Reviewer expectations

Reviewer expectations checklist

Reviewers can be anyone who is interested in contributing to an extension. They are primarily responsible for reviewing open pull requests (PRs) in a project, are expected to leave helpful feedback where necessary, assign issue triage labels, ask clarifying questions, and to understand the inner workings of the extension whose pull requests they are reviewing. They are encouraged to review any open PRs on a regular basis, which is often determined by the extension's maintainer.

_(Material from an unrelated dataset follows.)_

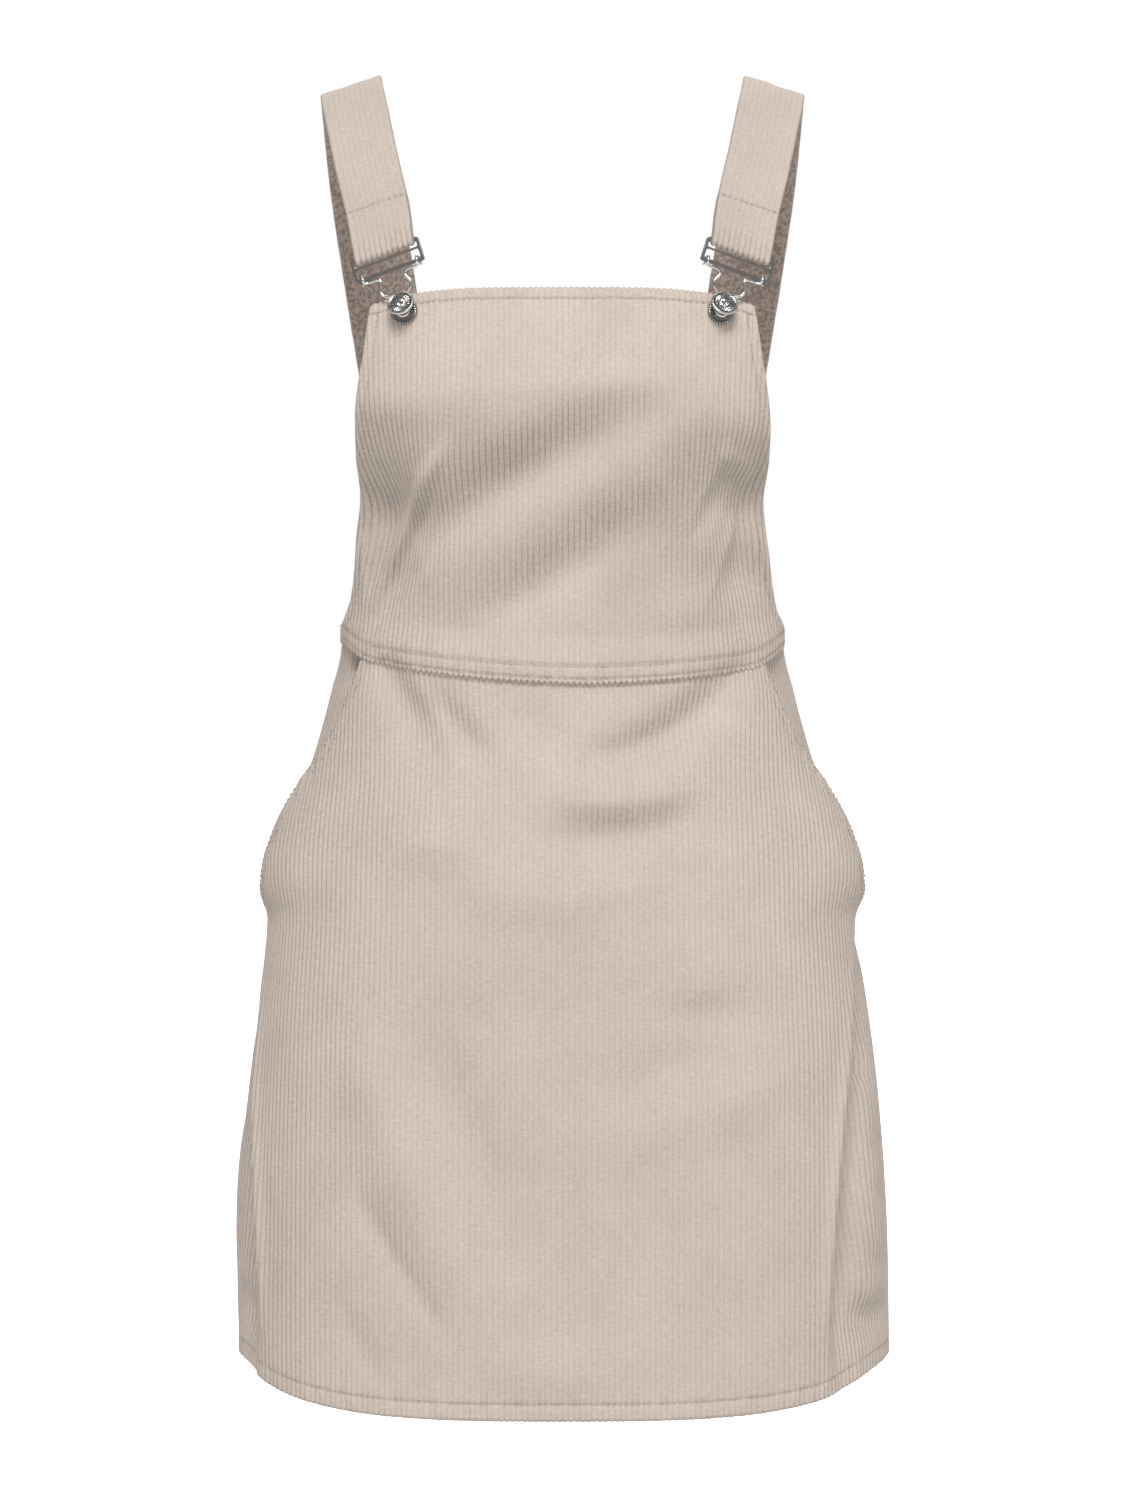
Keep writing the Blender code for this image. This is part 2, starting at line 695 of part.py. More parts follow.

Reviewers can also review open pull requests at any time that works for them outside of any set official issue triage time set by the extension's maintainer. If a maintainer wishes for an extension to be labeled as a stable community extension, they must agree to the following standards for pull request review and issue triage:

  • Reviewers contributing to a stable Camunda community extension are expected to review open pull requests assigned to them in a timely manner
    • If a reviewer fails to respond, a PR may be reassigned to another reviewer after three attempts to contact the reviewer.
    • If you are a Camunda community extension reviewer, and you are going to be away for an extended period, or no longer have time to dedicate to issue review, please notify the project maintainer, and remove yourself from any existing documentation that lists you as an active reviewer.
    • Reviewers and maintainers are expected to adhere to our guidelines surrounding issue triage and labelling for stable community extensions.